Rudy deLeon: Vietnam War shook a generation of Americans
Americans facing similar challenges to those at end of Vietnam War, he says
Editor’s Note: Rudy deLeon is a senior fellow with the national security and international policy team at the Center for American Progress and a former U.S. Deputy Secretary of Defense. The views expressed are his own. Watch “The Seventies” episode “Peace With Honor” at 9 p.m. ET Thursday on CNN.
When the 1970s began, I was a 17-year-old in my last year of high school.
The first half of the decade seemed like an extension of the 1960s: the fight for equal rights for all Americans continued; the first moves toward environmental protection were initiated along with Earth Day; the Beatles announced their break-up; and an oil embargo from the Middle East brought long lines at gas stations and soaring prices.
Throughout all this, the American people conducted a vigorous and polarizing debate on how to end the war in Vietnam.
By the end of the decade, America was trying to regain its standing and ideals and recover from a crisis of confidence following the conclusion of a long and traumatic war.
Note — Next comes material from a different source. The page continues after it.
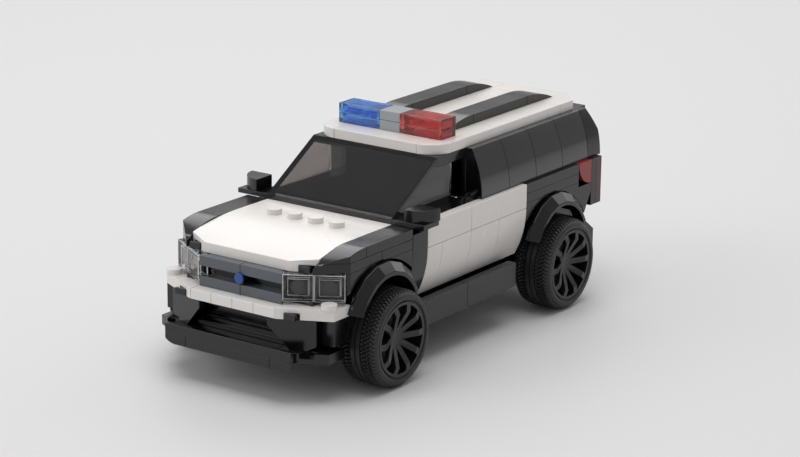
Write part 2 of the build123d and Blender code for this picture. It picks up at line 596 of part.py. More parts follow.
with BuildPart() as emblem_dot:
    with BuildSketch(Plane((0, GRILLE_Y, at_z(GRILLE_N + 1.5) + DOT_RISE), z_dir=(0, -1, 0))) as dot:
        Circle(DOT_R)
    extrude(dot.sketch, amount=DOT_T)
save(emblem_dot.part, "emblem_dot")


with BuildPart() as headlights:
    with BuildSketch(lamp_plane):
        for k in (0, 1):
            with Locations((k * LAMP_W + SEAM / 2, 0)):
                Rectangle(LAMP_W - SEAM, LAMP_T, align=(Align.MIN, Align.MIN))
    extrude(amount=LAMP_H)
    mirror(about=Plane.YZ)
save(headlights.part, "headlights")

with BuildPart() as headlight_mounts:
    block((at_x(EDGE) + SEAM, CABIN), (at_y(1), at_y(2) - SEAM), (at_z(GRILLE_N), LAMP_Z))
    with BuildSketch(lamp_plane.offset(at_z(GRILLE_N) - LAMP_Z)):
        with Locations((2 * PLATE, LAMP_T)):
            Rectangle(2 * LAMP_W - 2 * PLATE - 1, LAMP_BRACKET, align=(Align.MIN, Align.MIN))
    extrude(amount=LAMP_Z + LAMP_H - at_z(GRILLE_N))
    mirror(about=Plane.YZ)
save(headlight_mounts.part, "headlight_mounts")

# ---- bumper and intake -----------------------------------------------------
with BuildPart() as bumper_tiles:
    for left in range(-EDGE, EDGE):
        block((at_x(left) + SEAM / 2, at_x(left + 1) - SEAM / 2), (at_y(0), at_y(1)),
              (at_z(BUMPER_N), at_z(BUMPER_N + 1)))
save(bumper_tiles.part, "bumper_tiles")

WEDGE_STUD = (3.7, 1.1)                    # column and row of the bare stud
with BuildPart() as bumper_wedges:
    profile(Plane.XY.offset(at_z(BUMPER_N)),
            [(at_x(EDGE) + SEAM / 2, at_y(0)), (SIDE, at_y(1)), (SIDE, at_y(2)),
             (at_x(EDGE) + SEAM / 2, at_y(2))], PLATE)
    block((at_x(EDGE) + NOTCH[0], at_x(EDGE) + NOTCH[1]), (at_y(0), at_y(1) - 1),
          (at_z(BUMPER_N), at_z(BUMPER_N) + NOTCH[2]), mode=Mode.SUBTRACT)
    studs((WEDGE_STUD[0],), (WEDGE_STUD[1],), at_z(BUMPER_N + 1))
    mirror(about=Plane.YZ)
save(bumper_wedges.part, "bumper_wedges")

# a block one stud high hangs under each end of the bumper
with BuildPart() as bumper_corners:
    block((CABIN, SIDE), (at_y(1) + SEAM, at_y(2) - 1), (at_z(BUMPER_N) - PITCH, at_z(BUMPER_N)))
    mirror(about=Plane.YZ)
save(bumper_corners.part, "bumper_corners")

BAR_Z = BASE_Z - 2.0                       # underside of the low front bar
BAR_DEEP = 1.6
BAR_FRONT = FRONT_Y - BAR_LEAD
BAR_BACK = BAR_FRONT + BAR_DEEP
BAR_RISE = 1.5                             # the bar's underside curves up this much at its ends
LEDGE, LEDGE_HALF = 3.0, 1.5               # ledge under the bumper: setback, half width in studs

with BuildPart() as front_core:
    block((-CABIN, CABIN), (at_y(1), at_y(2)), (at_z(1), at_z(BUMPER_N)))
    block((-at_x(EDGE), at_x(EDGE)), (at_y(1), at_y(2.5)), (at_z(BUMPER_N), at_z(GRILLE_N)))
    block((-at_x(LEDGE_HALF), at_x(LEDGE_HALF)), (at_y(0) + LEDGE, at_y(1)),
          (at_z(BUMPER_N) - BRACKET_T, at_z(BUMPER_N)))
save(front_core.part, "front_core")

CHIN_TIP = 5.4                             # the chin's outer corner, behind the bumper's edge
CHIN_NOTCH = (24.0, 28.0, 1.7)             # from and to across the wedge, and depth

with BuildPart() as chin_plates:
    block((-at_x(EDGE) + SEAM, at_x(EDGE) - SEAM), (BAR_BACK, at_y(2)), (at_z(0), at_z(1)))
    tip = FRONT_Y + CHIN_TIP
    lead = BAR_BACK + SEAM
    profile(Plane.XY.offset(at_z(0)),
            [(at_x(EDGE), lead), (SIDE - (tip - lead) / HOOD_TAPER, lead), (SIDE, tip),
             (SIDE, tip + PITCH), (CABIN, tip + PITCH), (CABIN, at_y(2)), (at_x(EDGE), at_y(2))],
            PLATE)
    block(CHIN_NOTCH[:2], (BAR_BACK, tip), (at_z(1) - CHIN_NOTCH[2], at_z(1)),
          mode=Mode.SUBTRACT)
    mirror(about=Plane.YZ)
save(chin_plates.part, "chin_plates")

with BuildPart() as front_bar:
    block((-CABIN, CABIN), (BAR_FRONT, BAR_BACK), (BAR_Z + PLATE, BAR_Z + 2 * PLATE))
save(front_bar.part, "front_bar")

with BuildPart() as front_bar_tiles:
    block((-at_x(EDGE), at_x(EDGE)), (BAR_FRONT, BAR_BACK), (BAR_Z, BAR_Z + PLATE))
    with BuildSketch(Plane.XZ.offset(-BAR_BACK)) as outline:
        inner = at_x(EDGE) + SEAM
        with BuildLine():
            Line((inner, BAR_Z + PLATE), (inner, BAR_Z))
            Line((inner, BAR_Z), (CABIN - PITCH / 2, BAR_Z))
            TangentArc((CABIN - PITCH / 2, BAR_Z), (CABIN, BAR_Z + BAR_RISE), tangent=(1, 0))
            Line((CABIN, BAR_Z + BAR_RISE), (CABIN, BAR_Z + PLATE))
            Line((CABIN, BAR_Z + PLATE), (inner, BAR_Z + PLATE))
        make_face()
    extrude(outline.sketch, amount=BAR_DEEP)
    mirror(about=Plane.YZ)
save(front_bar_tiles.part, "front_bar_tiles")

# steps behind the intake: behind the bumper's edge, and height above the chin
INTAKE_STEPS = ((5.2, BRACKET_T), (7.3, PLATE))
with BuildPart() as intake_bars:
    for lead, rise in INTAKE_STEPS:
        block((-at_x(2.2), at_x(2.2)), (at_y(0) + lead, at_y(1)), (at_z(1), at_z(1) + rise))
save(intake_bars.part, "intake_bars")

PANEL_X, PANEL_Y, PANEL_T = 12.9, 0.3, 1.9
PANEL_SWEEP = 19.0
panel_plane = Plane((PANEL_X, FRONT_Y + PANEL_Y, at_z(1)),
                    x_dir=Vector(1, 0, 0).rotate(Axis.Z, PANEL_SWEEP),
                    z_dir=Vector(0, -1, 0).rotate(Axis.Z, PANEL_SWEEP))
with BuildPart() as intake_panels:
    with BuildSketch(panel_plane):
        with BuildLine():
            Polyline((0, 3 * PLATE), (0, 7.0), (7.0, 0), (12.4, 0), (15.4, 1.5),
                     (15.4, 3 * PLATE), close=True)
        make_face()
    extrude(amount=-PANEL_T)
    mirror(about=Plane.YZ)
save(intake_panels.part, "intake_panels")

# ---- mirrors ---------------------------------------------------------------
MIRROR_Z = at_z(BELT_N)
MIRROR_OUT = 36.5
with BuildPart() as mirror_arms:
    block((CABIN, MIRROR_OUT - 0.5), (at_y(6), at_y(7)),
          (MIRROR_Z, MIRROR_Z + BRACKET_T))
    mirror(about=Plane.YZ)
save(mirror_arms.part, "mirror_arms")

with BuildPart() as mirrors:
    with BuildSketch(Plane.XY.offset(MIRROR_Z + BRACKET_T)) as quarter:
        with Locations((MIRROR_OUT - PITCH, at_y(7))):
            Circle(PITCH)
            Rectangle(4 * PITCH, 2 * PITCH, align=(Align.CENTER, Align.MIN), mode=Mode.SUBTRACT)
            Rectangle(2 * PITCH, 4 * PITCH, align=(Align.MAX, Align.CENTER), mode=Mode.SUBTRACT)
    extrude(amount=1.2 * PLATE)
    mirror(about=Plane.YZ)
save(mirrors.part, "mirrors")

# ---- tail ------------------------------------------------------------------
COLUMN_LOW = 5
with BuildPart() as tail_lamps:
    with BuildSketch(Plane.YZ.offset(SIDE - TILE_T)) as quarter:
        with Locations((at_y(QUARTER_REAR), at_z(BELT_N))):
            Circle(PITCH - SEAM)
            Rectangle(4 * PITCH, 2 * PITCH, align=(Align.CENTER, Align.MIN), mode=Mode.SUBTRACT)
            Rectangle(2 * PITCH, 4 * PITCH, align=(Align.MIN, Align.CENTER), mode=Mode.SUBTRACT)
    extrude(amount=TILE_T)
    mirror(about=Plane.YZ)
save(tail_lamps.part, "tail_lamps")

with BuildPart() as tail_columns:
    block((CABIN, SIDE), (at_y(QUARTER_REAR), at_y(QUARTER_REAR) + PLATE),
          (at_z(COLUMN_LOW), at_z(BELT_N)))
    mirror(about=Plane.YZ)
save(tail_columns.part, "tail_columns")

with BuildPart() as tail_lights:
    block((CABIN, SIDE),
          (at_y(QUARTER_REAR) + PLATE, at_y(QUARTER_REAR) + 2 * PLATE),
          (at_z(COLUMN_LOW), at_z(BELT_N)))
    mirror(about=Plane.YZ)
save(tail_lights.part, "tail_lights")

with BuildPart() as hatch:
    block((-CABIN, CABIN), (at_y(QUARTER_REAR), at_y(QUARTER_REAR) + 2 * PLATE),
          (at_z(3), at_z(BELT_N)))
save(hatch.part, "hatch")

with BuildPart() as hatch_glass:
    profile(Plane.YZ.offset(-CABIN + SEAM),
            [(at_y(QUARTER_REAR) + PLATE, at_z(BELT_N)), (at_y(ROOF_REAR) - SEAM, at_z(BELT_N)),
             (at_y(ROOF_REAR) - SEAM, at_z(12)), (at_y(ROOF_REAR) - REAR_CHAMFER, at_z(ROOF_N - 1)),
             (at_y(QUARTER_REAR) + PLATE, at_z(ROOF_N - 1))], 2 * (CABIN - SEAM))
save(hatch_glass.part, "hatch_glass")

with BuildPart() as rear_bumper:
    lip = at_y(19) + 2.4
    profile(Plane.YZ.offset(-SIDE),
            [(at_y(18), at_z(0)), (lip, at_z(0)), (lip, at_z(2.35)),
             (at_y(QUARTER_FOOT[0]), at_z(4)), (at_y(18), at_z(4))], 2 * SIDE)
    block((-CABIN, CABIN), (at_y(18), at_y(19)), (at_z(3), at_z(4)), mode=Mode.SUBTRACT)
save(rear_bumper.part, "rear_bumper")
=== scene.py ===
"""Looks of a toy brick-built police SUV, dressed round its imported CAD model.

Metres; the front faces -Y. Names in capitals are in millimetres unless they say otherwise.
"""
import json
import math
from itertools import product

import bmesh
import bpy
from mathutils import Matrix, Vector


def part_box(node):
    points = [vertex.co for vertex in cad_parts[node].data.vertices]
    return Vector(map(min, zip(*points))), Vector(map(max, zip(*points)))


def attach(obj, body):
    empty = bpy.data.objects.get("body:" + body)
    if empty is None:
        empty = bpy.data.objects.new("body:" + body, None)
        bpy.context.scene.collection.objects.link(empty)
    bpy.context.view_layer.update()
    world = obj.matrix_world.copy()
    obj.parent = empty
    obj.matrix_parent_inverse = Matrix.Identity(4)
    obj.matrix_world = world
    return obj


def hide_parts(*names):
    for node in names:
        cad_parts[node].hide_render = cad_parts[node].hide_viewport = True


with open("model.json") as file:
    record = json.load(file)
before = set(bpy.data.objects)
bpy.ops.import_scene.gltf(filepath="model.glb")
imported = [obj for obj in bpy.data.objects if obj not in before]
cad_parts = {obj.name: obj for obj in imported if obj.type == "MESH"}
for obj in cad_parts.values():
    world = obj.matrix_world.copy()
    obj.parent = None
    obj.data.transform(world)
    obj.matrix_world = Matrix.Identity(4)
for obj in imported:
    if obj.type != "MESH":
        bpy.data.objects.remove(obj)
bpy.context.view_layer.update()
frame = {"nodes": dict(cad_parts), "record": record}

MM = 0.001
CORNERS = ("front_left", "front_right", "rear_left", "rear_right")

# ---- parts of materials --------------------------------------------------------------
A_COLOUR, B_COLOUR, RESULT_COLOUR = 6, 7, 2     # the colour sockets of a mix node
NOISE_LOW, NOISE_HIGH = 0.3, 0.7                # a noise texture rarely leaves this range
BUMP_DEPTH = 0.02 * MM                          # height of a bump at full strength, in metres
WEAR_AND_HIGHLIGHT_REACH = 0.25 * MM                          # how far edge wear and painted edge highlights reach from an edge, in metres
WEAR_AND_HIGHLIGHT_GAIN = 2.2                                 # what the strongest noise multiplies edge wear and painted highlights by
SCUFF_ROUGH = 0.05                              # the most roughness that scuffs add
PEEL_STRENGTH, GRAIN_STRENGTH = 0.05, 0.12      # bumps on moulded plastic and on rubber
PLASTIC_IOR, COAT_ROUGH = 1.53, 0.08
FLOW_STOPS = (0.32, 0.68)                       # noise at which a plastic is darkest and lightest
TINT_SPREAD = 0.04                              # drift of a clear plastic's tint
RUBBER_DARK, RUBBER_DUSTY = (0.012, 0.012, 0.012), (0.026, 0.025, 0.025)
RUBBER_ROUGH = (0.38, 0.56)

# noise textures: scale per metre, detail, and for some roughness and stretch
WEAR_AND_HIGHLIGHT_BREAKS = (900, 4)
FLOW_MARKS = (45, 4, 0.55)
GLOSS_PATCHES = (70, 5, 0.6)
SCUFFS = (260, 6, 0.7, (1, 6, 1))
ORANGE_PEEL = (380, 2)
TINT_DRIFT = (60, 3)
CLEAR_GLOSS = (150, 4)
CLEAR_RIPPLE = (120, 1)
DUST = (90, 6, 0.6)
RUBBER_GLOSS = (220, 5, 0.6)
RUBBER_GRAIN = (3000, 3)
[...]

It was a conflict that molded the country in many ways, large and small.
But five key legacies of the Vietnam War stand out as having shaped the nation – and indeed, continue to do so today:
Sensing the public’s disenchantment with the war, the White House of Richard Nixon moved to abolish the draft and shifted to an all-volunteer force before the 1972 election. It would take a generation for this all-volunteer force to become the modern, highly capable military that it is today.
1. The end of the draft
But the end of the draft was a significant milestone in the country’s relationship with its military and won immediate favor with the mothers of draft age sons and on college campuses.
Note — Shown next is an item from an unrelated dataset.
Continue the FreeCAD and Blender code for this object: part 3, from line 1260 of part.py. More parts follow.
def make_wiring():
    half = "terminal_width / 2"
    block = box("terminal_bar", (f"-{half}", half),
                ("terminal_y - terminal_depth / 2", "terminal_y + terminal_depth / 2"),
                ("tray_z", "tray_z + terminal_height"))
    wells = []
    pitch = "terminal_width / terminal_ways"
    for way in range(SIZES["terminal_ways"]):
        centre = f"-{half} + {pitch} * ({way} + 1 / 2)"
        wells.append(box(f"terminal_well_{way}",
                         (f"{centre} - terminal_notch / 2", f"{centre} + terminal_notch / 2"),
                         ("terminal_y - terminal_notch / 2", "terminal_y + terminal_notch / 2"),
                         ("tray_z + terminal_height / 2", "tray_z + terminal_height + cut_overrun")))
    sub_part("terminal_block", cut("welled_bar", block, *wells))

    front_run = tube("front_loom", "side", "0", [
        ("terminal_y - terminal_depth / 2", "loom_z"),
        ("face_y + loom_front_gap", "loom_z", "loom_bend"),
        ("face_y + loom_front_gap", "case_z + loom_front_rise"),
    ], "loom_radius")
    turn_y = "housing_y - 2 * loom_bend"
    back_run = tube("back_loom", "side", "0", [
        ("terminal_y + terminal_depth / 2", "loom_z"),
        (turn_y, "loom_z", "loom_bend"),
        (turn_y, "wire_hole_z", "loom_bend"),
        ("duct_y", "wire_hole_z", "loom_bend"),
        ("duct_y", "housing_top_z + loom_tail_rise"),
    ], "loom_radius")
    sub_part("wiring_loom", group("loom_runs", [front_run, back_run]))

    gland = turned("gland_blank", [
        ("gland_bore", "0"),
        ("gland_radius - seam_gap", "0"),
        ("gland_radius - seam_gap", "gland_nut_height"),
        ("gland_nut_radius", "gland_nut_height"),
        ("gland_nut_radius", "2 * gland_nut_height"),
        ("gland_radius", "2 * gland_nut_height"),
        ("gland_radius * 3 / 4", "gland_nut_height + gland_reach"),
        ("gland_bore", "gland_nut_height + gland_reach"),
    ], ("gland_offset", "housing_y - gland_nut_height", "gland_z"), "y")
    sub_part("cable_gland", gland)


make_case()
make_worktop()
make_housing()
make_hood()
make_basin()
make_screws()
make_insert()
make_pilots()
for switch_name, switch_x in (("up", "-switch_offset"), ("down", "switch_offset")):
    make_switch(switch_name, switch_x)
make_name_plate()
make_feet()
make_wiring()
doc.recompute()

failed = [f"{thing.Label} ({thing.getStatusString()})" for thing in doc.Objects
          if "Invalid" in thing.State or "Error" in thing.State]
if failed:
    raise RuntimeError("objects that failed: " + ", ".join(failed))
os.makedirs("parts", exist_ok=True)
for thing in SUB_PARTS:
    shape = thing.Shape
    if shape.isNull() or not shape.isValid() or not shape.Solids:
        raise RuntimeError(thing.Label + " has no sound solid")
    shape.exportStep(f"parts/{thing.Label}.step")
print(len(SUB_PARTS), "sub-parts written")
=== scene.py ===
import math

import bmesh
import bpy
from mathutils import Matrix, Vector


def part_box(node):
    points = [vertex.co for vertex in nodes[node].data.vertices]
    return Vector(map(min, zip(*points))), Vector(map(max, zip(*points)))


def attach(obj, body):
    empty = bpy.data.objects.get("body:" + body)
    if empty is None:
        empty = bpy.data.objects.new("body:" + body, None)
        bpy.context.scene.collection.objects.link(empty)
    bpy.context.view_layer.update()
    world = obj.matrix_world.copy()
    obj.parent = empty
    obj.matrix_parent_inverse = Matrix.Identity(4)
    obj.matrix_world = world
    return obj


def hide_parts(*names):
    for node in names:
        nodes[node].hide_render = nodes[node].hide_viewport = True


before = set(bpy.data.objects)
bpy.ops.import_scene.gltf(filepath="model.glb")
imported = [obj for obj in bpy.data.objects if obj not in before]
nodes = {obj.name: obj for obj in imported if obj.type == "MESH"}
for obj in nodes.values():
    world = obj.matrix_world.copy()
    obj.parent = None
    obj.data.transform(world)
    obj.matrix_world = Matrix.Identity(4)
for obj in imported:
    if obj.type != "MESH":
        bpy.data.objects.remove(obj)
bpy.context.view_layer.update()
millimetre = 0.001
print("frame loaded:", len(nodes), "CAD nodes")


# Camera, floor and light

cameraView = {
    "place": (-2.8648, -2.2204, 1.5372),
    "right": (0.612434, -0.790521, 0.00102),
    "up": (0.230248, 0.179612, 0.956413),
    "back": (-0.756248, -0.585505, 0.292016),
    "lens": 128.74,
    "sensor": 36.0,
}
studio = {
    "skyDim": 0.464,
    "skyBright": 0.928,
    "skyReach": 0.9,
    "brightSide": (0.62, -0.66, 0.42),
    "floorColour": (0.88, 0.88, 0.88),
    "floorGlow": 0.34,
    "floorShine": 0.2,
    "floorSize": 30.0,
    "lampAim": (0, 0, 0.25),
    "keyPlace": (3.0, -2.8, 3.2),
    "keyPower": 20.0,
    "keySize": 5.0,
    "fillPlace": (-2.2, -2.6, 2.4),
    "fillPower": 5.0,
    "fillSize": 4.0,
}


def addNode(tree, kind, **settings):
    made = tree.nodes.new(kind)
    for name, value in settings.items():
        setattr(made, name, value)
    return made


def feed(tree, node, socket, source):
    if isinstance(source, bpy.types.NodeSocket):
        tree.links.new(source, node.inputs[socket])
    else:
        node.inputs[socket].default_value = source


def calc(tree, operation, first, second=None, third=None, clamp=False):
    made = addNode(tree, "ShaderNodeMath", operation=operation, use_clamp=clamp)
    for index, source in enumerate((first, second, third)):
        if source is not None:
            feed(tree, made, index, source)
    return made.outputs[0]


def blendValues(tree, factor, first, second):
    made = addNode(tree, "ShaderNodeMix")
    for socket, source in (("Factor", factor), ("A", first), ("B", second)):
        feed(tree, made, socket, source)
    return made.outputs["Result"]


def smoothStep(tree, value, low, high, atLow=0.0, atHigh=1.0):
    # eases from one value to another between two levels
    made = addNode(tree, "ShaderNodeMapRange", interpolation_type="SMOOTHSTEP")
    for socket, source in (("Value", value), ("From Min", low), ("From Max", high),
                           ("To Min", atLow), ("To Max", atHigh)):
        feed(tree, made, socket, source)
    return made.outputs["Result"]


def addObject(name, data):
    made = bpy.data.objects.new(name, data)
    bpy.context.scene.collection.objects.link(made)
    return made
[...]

2. 18-year-olds granted the right to vote
The cliche that 18-year-olds could be drafted but not vote in a presidential election (although the prime age for being drafted was actually 19 while all 18-year-old men were required to register with selective service) produced a rapid response from the House and Senate.
The Nixon White House, recognizing the electoral significance of this newly enfranchised population, courted the 18-year-old vote with mailings on the end of the draft as well as posters of the presidential visit to China.
In addition, Nixon maximized his appeal to the “great silent majority” symbolized by the “hard hat” construction workers in New York who would become the forerunners of the Reagan Democrats. This initial foray into “wedge politics” would help Nixon win a controversial re-election in 1972 in a landslide. In that election, 55.4% of the newly franchised young voters would go to the polls, the highest in history.
3. Banding together of military families
The families of American POWs and MIAs (Prisoner of War and Missing in Action) joined together to flex their political muscle and to make sure that America did not forget the men unaccounted for in the war. Walking the halls of Congress and the Pentagon insisting that “you are not forgotten,” the POW-MIA league of families ensured that members of the Armed Services of the United States would always be respected for their service, even as the country debated the policies that sent them into war.
To this day, about 1,600 American men who fought in the Vietnam War remain unaccounted for, and their grandchildren continue to assemble in their names. The men and women who serve in the Armed Services deserve and have earned the enduring respect of their nation, even as strategy and policies are controversial.
4. War: Getting out is tougher than getting in
The Vietnam War serves as an important lesson for today’s national security policymakers. Primarily, there is the Vietnam (and now Iraq) lesson, which cautions that getting out of a war is much more complicated than getting into conflict, especially for a democracy such as our own.
During the Reagan years, the Pentagon offered a doctrine on military engagement requiring clear policy objectives, public support before engagement and a predesigned exit strategy.
Indeed, President George H. W. Bush held to many of these principles during the 1991 Persian Gulf War by ceasing military operations and exiting once the core military objective of liberating Kuwait had been achieved. But a decade later, the painful lessons of Vietnam surfaced again as U.S. forces went back to Iraq and found themselves locked into a ground war that lacked a clear political and diplomatic solution.
5. The rise of China and the toll of Watergate
The pressures to exit Vietnam produced two very different but highly consequential Nixon White House decisions.
First, the opening to China was driven by Cold War political realignment as American troops were departing Asia. In many respects, the trip to China had a bigger impact on future events than the moon trips of the same period.
China, fed by its opening to the West in early 1972, has become a global economic and political colossus. But, while the trip to China had a lasting impact, other decisions made at the same time had drastic consequences.
The creation of the plumbers unit to “plug” the leaks on Vietnam planning at the Pentagon led to a constitutional crisis called Watergate, and a confrontation with Congress that led to the only presidential resignation. Together, the China trip and Watergate scandal would shape American politics for decades.
The transformative effect of the Vietnam War on the 1970s is therefore clear as a generation of Americans were shaken by political events at home and abroad.
It’s also worth noting that Americans face similar challenges today: war fatigue from a decade-long engagement in Iraq and Afghanistan and the politics of distrust in Washington, a city that seems out of touch with the rest of America.
The question now is whether, as in the 1970s, these events will invoke a renewed sense of conviction to press ahead to build a better America for the future. I am confident that they will.